DATA LINES:

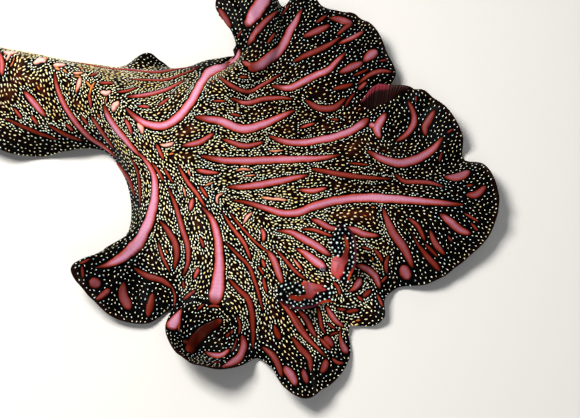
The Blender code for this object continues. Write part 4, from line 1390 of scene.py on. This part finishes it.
def paintTentacle(side, u, across):
    # black, with a maroon outer edge that is orange at the root, and a red inner face with a pale middle,
    # partly its own colour and partly a painted highlight, and a dark red line of painted shade where it
    # folds
    colour = {name: np.array(value) for name, value in tentacleColours.items()}

    def layer(base, top, share):
        return base * (1 - share)[:, None] + top * share[:, None]

    painted = np.tile(colour["black"], (len(u), 1))
    edge = smoothStep(-0.60, -0.78, across) * smoothStep(0.06, 0.16, u) * smoothStep(0.74, 0.62, u)
    painted = layer(painted, colour["maroon"], edge)
    painted = layer(painted, colour["orange"], edge * smoothStep(0.34, 0.22, u))
    root = tentacles["faceStart"][side] + 0.03 * np.sin(9 * across)
    root = root + tentacles["faceRound"][side] * (1 - across) ** 2
    inner = smoothStep(0.05, 0.16, across + 0.05 * np.sin(40 * u)) * smoothStep(root - 0.03, root + 0.02, u)
    inner = inner * smoothStep(0.67, 0.60, u)
    painted = layer(painted, colour["red"], inner)
    # pale pink middle: partly the face's own colour, partly a painted highlight
    middle = np.exp(-((across - 0.66) / 0.34) ** 2 - ((u - tentacles["facePaleAndHighlight"][side]) / 0.09) ** 2)
    painted = layer(painted, colour["pink"], inner * middle)
    painted = layer(painted, colour["orange"], inner * smoothStep(0.34, 0.44, u) * 0.8)
    # painted shade: a dark red line down the face where it folds
    foldShade = np.exp(-((across - 0.50) / 0.10) ** 2) * smoothStep(0.33, 0.24, u) * smoothStep(0.14, 0.20, u)
    return layer(painted, colour["deepRed"], inner * foldShade * 0.6)


def makeTentacle(side):
    leaf = unitSlab(tentacles["names"][side] + "_skin", tentacles["columns"], tentacles["rows"])
    unit = pointsOf(leaf)
    u, v, below = unit[:, 0], unit[:, 1], -unit[:, 2]
    setPoints(leaf, restOnHead(crook(side, u, v, below), u, below))
    finishShell(leaf)
    underneath = np.tile(np.array(tentacleColours["maroon"]), (len(u), 1))
    painted = np.where((below > 0.5)[:, None], underneath, paintTentacle(side, u, 1 - 2 * v))
    setColours(leaf, "tone", painted)
    return leaf


def dotTentacle(side, pile):
    kept = []
    for _ in range(tentacles["dotTries"]):
        u, v = chance.random(2)
        redness = paintTentacle(side, np.array([u]), np.array([1 - 2 * v]))[0, 0]
        if redness > tentacles["reddest"] or not 0.03 < u < 0.98:
            continue
        near = np.array([(u, v), (u + 0.01, v), (u, v + 0.03)])
        found = restOnHead(crook(side, near[:, 0], near[:, 1], np.zeros(3)), near[:, 0], np.zeros(3))
        place = found[0]
        if any(np.linalg.norm(place - other) < tentacles["dotStep"] for other in kept):
            continue
        kept.append(place)
        along = oneLong(found[1] - place)
        normal = oneLong(np.cross(found[2] - place, along) * side)
        normal = normal if normal @ tentacles["facing"] >= 0 else -normal
        half = tentacles["dotHalf"] * chance.uniform(0.75, 1.25)
        unit = dotShape["points"]
        wide = half * (1 + 0.13 * np.sin(2 * np.arctan2(unit[:, 1:2], unit[:, :1]) + 50 * u))
        points = dotPoints(place, along, np.cross(normal, along), normal,
                           wide * tentacles["dotAspect"], wide, dots["height"])
        bake = np.array([[0.02 + 0.2 * u + (0.3 if side > 0 else 0.0), 0.955 + 0.04 * v]])
        bake = bake + unit[:, :2] * dots["patch"]
        addCopy(pile, dotShape, points, tint=chance.uniform(0.0, 0.14), bakePlace=bake)


tentaclePieces = {side: makeTentacle(side) for side in (1, -1)}
dotPiles["dotsHead"] = newPile()
for side in (1, -1):
    dotTentacle(side, dotPiles["dotsHead"])
print("pseudotentacles made")

# The black ground, which turns maroon between the stripes, and the lower side
ground = {
    "gap": (0.35, 2.2),      # mm from a stripe's edge
    "out": (0.97, 0.60),     # shares of the way from the back to the rim
    "cloudLength": 16.0,
    "edge": (0.997, 1.0),
    "warmColours": ((0.0, (0.0012, 0.0009, 0.0010)), (0.45, (0.009, 0.0022, 0.0016)),
                    (1.0, (0.060, 0.011, 0.006))),
    "rayColours": ((0.040, 0.008, 0.008), (0.10, 0.020, 0.016)),
    "rayTurn": 9.0,          # radians for each mm of the rim
    "underRim": ((0.80, (0, 0, 0)), (0.90, (1, 1, 1))),      # how far out the lower side's dark rim begins
    "underRimColour": (0.008, 0.004, 0.004),
    "edgeColour": (0.012, 0.004, 0.003),
}


def paintSkin():
    # warmth turns the ground maroon, under marks the lower side, rays run along the rim
    t = np.abs(rowPlaces[skinRow])
    s = columnPlaces[skinColumn]
    upperSide = np.flatnonzero(skinBelow < 0.5)
    gap = np.array([toStripe(skinPoints[number])[0] for number in upperSide])
    warmth = np.zeros(len(skinPoints))
    warmth[upperSide] = smoothStep(*ground["gap"], gap) * smoothStep(*ground["out"], t[upperSide])
    warmth[upperSide] *= 0.75 + 0.5 * slowNoise(skinPoints[upperSide], ground["cloudLength"], 4.0)
    setValues(skin, "warmth", np.clip(warmth, 0, 1))
    setValues(skin, "under", skinBelow)
    setValues(skin, "rays", np.where(rowPlaces[skinRow] >= 0, rimDistance(1, s), rimDistance(-1, s)))
    setValues(skin, "outward", t)
    setValues(skin, "edge", smoothStep(*ground["edge"], t))
    setBakePlaces(skin, planPlace(skinPoints, skinBelow))


paintSkin()


def makeEyeSpots():
    pile = newPile()
    for number in range(eyes["spots"]):
        turn = math.pi * (0.15 + 1.7 * number / (eyes["spots"] - 1))
        wide = 1.0 if number % 2 else 0.6
        pixel = (eyes["middle"][0] + wide * eyes["horseshoe"][0] * math.cos(turn),
                 eyes["middle"][1] + wide * eyes["horseshoe"][1] * math.sin(turn))
        place, normal = onSkin(seenThrough(pixel))
        along = oneLong(np.cross(normal, (0.0, 1.0, 0.0)))
        points = dotPoints(place + normal * eyes["rise"], along, np.cross(normal, along), normal,
                           eyes["half"], eyes["half"], dots["height"])
        addCopy(pile, dotShape, points, bakePlace=planPlace(points))
    return pile


def newFinish(name, roughness, specular):
    finish = bpy.data.materials.new(name)
    finish.use_nodes = True
    shaderOf(finish).inputs["Roughness"].default_value = roughness
    shaderOf(finish).inputs["Specular IOR Level"].default_value = specular
    return finish


def shaderOf(finish):
    return finish.node_tree.nodes["Principled BSDF"]


def addNode(finish, kind):
    return finish.node_tree.nodes.new("ShaderNode" + kind)


def plug(finish, value, socket):
    # a colour or number is set on the socket, another node's output is linked to it
    if isinstance(value, tuple):
        socket.default_value = (*value, 1.0)
    elif isinstance(value, (int, float)):
        socket.default_value = value
    else:
        finish.node_tree.links.new(value, socket)


def paint(finish, colour):
    plug(finish, colour, shaderOf(finish).inputs["Base Color"])


def readAttribute(finish, name, output="Fac"):
    node = addNode(finish, "Attribute")
    node.attribute_name = name
    return node.outputs[output]


def mathNode(finish, operation, *values, clamp=False):
    node = addNode(finish, "Math")
    node.operation = operation
    node.use_clamp = clamp
    for socket, value in zip(node.inputs, values):
        plug(finish, value, socket)
    return node.outputs[0]


def ramp(finish, value, stops):
    node = addNode(finish, "ValToRGB")
    while len(node.color_ramp.elements) < len(stops):
        node.color_ramp.elements.new(0.5)
    for element, (place, colour) in zip(node.color_ramp.elements, stops):
        element.position = place
        element.color = (*colour, 1.0)
    plug(finish, value, node.inputs["Fac"])
    return node.outputs["Color"]


def mixColours(finish, share, first, second, blend="MIX"):
    node = addNode(finish, "Mix")
    node.data_type = "RGBA"
    node.blend_type = blend
    for number, value in ((0, share), (6, first), (7, second)):
        plug(finish, value, node.inputs[number])
    return node.outputs[2]


def grainNode(finish, sizeMm, detail=3.0):
    # cloudy noise whose patches are about sizeMm across
    noise = addNode(finish, "TexNoise")
    noise.inputs["Scale"].default_value = 1.0 / (sizeMm * mm)
    noise.inputs["Detail"].default_value = detail
    plug(finish, addNode(finish, "TexCoord").outputs["Object"], noise.inputs["Vector"])
    return noise.outputs["Fac"]


def bumpFrom(finish, height, depthMm, strength=1.0):
    bump = addNode(finish, "Bump")
    bump.inputs["Distance"].default_value = depthMm * mm
    bump.inputs["Strength"].default_value = strength
    plug(finish, height, bump.inputs["Height"])
    plug(finish, bump.outputs["Normal"], shaderOf(finish).inputs["Normal"])


def skinFinish():
    finish = newFinish("darkMoistSkin", 0.35, 0.01)
    patchy = mathNode(finish, "MULTIPLY", grainNode(finish, 1.1), 1.9)
    warm = mathNode(finish, "MULTIPLY", readAttribute(finish, "warmth"), patchy, clamp=True)
    above = ramp(finish, warm, ground["warmColours"])
    turn = mathNode(finish, "MULTIPLY", readAttribute(finish, "rays"), ground["rayTurn"])
    rays = mathNode(finish, "MULTIPLY_ADD", mathNode(finish, "SINE", turn), 0.25, 0.5)
    maroon = mixColours(finish, rays, *ground["rayColours"])
    outward = ramp(finish, readAttribute(finish, "outward"), ground["underRim"])
    underside = mixColours(finish, outward, maroon, ground["underRimColour"])
    colour = mixColours(finish, readAttribute(finish, "under"), above, underside)
    edge = mathNode(finish, "MULTIPLY", readAttribute(finish, "edge"), 0.8)
    paint(finish, mixColours(finish, edge, colour, ground["edgeColour"]))
    bumpFrom(finish, grainNode(finish, 0.32, 4.0), 0.03, 0.6)
    return finish


def stripeFinish():
    # orange-red edge around a pink core, whose pale middle is a painted highlight. A low glow keeps the whole
    # stripe deep red, partly its own colour and partly painted shade; below 0 it paints deep shade, near
    # black
    finish = newFinish("pinkStripe", 0.36, 0.05)
    grain = grainNode(finish, 0.8)
    uneven = mathNode(finish, "MULTIPLY_ADD", grain, 0.9, 1.05)
    inward = mathNode(finish, "MULTIPLY", readAttribute(finish, "inward"), uneven)
    bright, dull = ramp(finish, inward, stripes["bright"]), ramp(finish, inward, stripes["dull"])
    glow = readAttribute(finish, "glow")
    share = mathNode(finish, "POWER", mathNode(finish, "MULTIPLY", glow, 1.0, clamp=True), 1.5)
    colour = mixColours(finish, share, dull, bright)
    # painted shade: darker towards the rim, and near black where the glow is below 0
    paintedShade = mathNode(finish, "MULTIPLY_ADD", readAttribute(finish, "dusk"), -0.35, 1.0)
    paintedShade = mathNode(finish, "MULTIPLY", paintedShade, mathNode(finish, "ADD", glow, 1.0, clamp=True))
    colour = mixColours(finish, 1.0, colour, paintedShade, "MULTIPLY")
    along = mathNode(finish, "MULTIPLY", readAttribute(finish, "along"), stripes["foldTurn"])
    ribs = mathNode(finish, "SINE", mathNode(finish, "MULTIPLY_ADD", grain, 12.0, along))
    # painted shade: the colour darkens in the grooves of the cross folds, beside the bump that shapes them
    shade = mathNode(finish, "MULTIPLY_ADD", ribs, 0.045, 0.96)
    paint(finish, mixColours(finish, 1.0, colour, shade, "MULTIPLY"))
    bumpFrom(finish, ribs, 0.008, 0.4)
    return finish


def eyePatchFinish():
    finish = newFinish("clearPatch", 0.3, 0.4)
    paint(finish, mixColours(finish, grainNode(finish, 0.3), *eyes["patchColours"]))
    return finish


def eyeFinish():
    finish = newFinish("eyeSpot", 0.2, 0.5)
    paint(finish, eyes["colour"])
    return finish


def liningFinish():
    # fine pale pleats over maroon, and the magenta band
    finish = newFinish("liningSkin", 0.4, 0.10)
    grain = grainNode(finish, 0.5)
    ridge = mathNode(finish, "POWER", readAttribute(finish, "ridge"), 3.0)
    patchy = mathNode(finish, "MULTIPLY", grain, 1.3)
    share = mathNode(finish, "MULTIPLY", ridge, patchy, clamp=True)
    colour = mixColours(finish, share, *lining["pleatColours"])
    paint(finish, mixColours(finish, readAttribute(finish, "band"), colour, lining["bandColour"]))
    bumpFrom(finish, grain, 0.02, 0.5)
    return finish


def dotFinish():
    finish = newFinish("paleDot", 0.5, 0.15)
    colour = ramp(finish, readAttribute(finish, "tint"), dots["colours"])
    shade = mathNode(finish, "MULTIPLY_ADD", grainNode(finish, 0.25, 2.0), 0.35, 0.78)
    paint(finish, mixColours(finish, 1.0, colour, shade, "MULTIPLY"))
    return finish


def blotchFinish():
    finish = newFinish("midlinePatch", 0.5, 0.15)
    grain = grainNode(finish, 0.6)
    uneven = mathNode(finish, "MULTIPLY", grain, 7.0)
    inward = mathNode(finish, "MULTIPLY", readAttribute(finish, "inward"), uneven)
    pale, orange = ramp(finish, inward, blotches["pale"]), ramp(finish, inward, blotches["orange"])
    paint(finish, mixColours(finish, readAttribute(finish, "glow"), orange, pale))
    bumpFrom(finish, grain, 0.04)
    return finish


def tentacleFinish():
    finish = newFinish("tentacleSkin", 0.30, 0.02)
    grain = grainNode(finish, 0.5)
    shade = mathNode(finish, "MULTIPLY_ADD", grain, 0.6, 0.7)
    paint(finish, mixColours(finish, 1.0, readAttribute(finish, "tone", "Color"), shade, "MULTIPLY"))
    bumpFrom(finish, grain, 0.015)
    return finish


def dress(piece, finish):
    piece.data.materials.clear()
    piece.data.materials.append(finish)
    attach(piece, "root")


bodyNodes = [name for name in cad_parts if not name.startswith("pseudotentacle")]
dress(skin, skinFinish())
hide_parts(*bodyNodes)
leafFinish = tentacleFinish()
for side, leaf in tentaclePieces.items():
    dress(leaf, leafFinish)
    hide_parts(tentacles["names"][side])
dress(pileToPiece("skinStripes", stripePile), stripeFinish())
dress(pileToPiece("midlinePatches", blotchPile), blotchFinish())
dress(turnedRim, liningFinish())
dress(pileToPiece("brainPatch", eyePile), eyePatchFinish())
dress(pileToPiece("eyeSpots", makeEyeSpots()), eyeFinish())
paleFinish = dotFinish()
for name, pile in dotPiles.items():
    dress(pileToPiece(name, pile), paleFinish)
print("pieces dressed")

REQUIREMENTS: How many of the listing's lines contain "bodyNodes"? Respond with a single number and nothing else.

RESPONSE: 2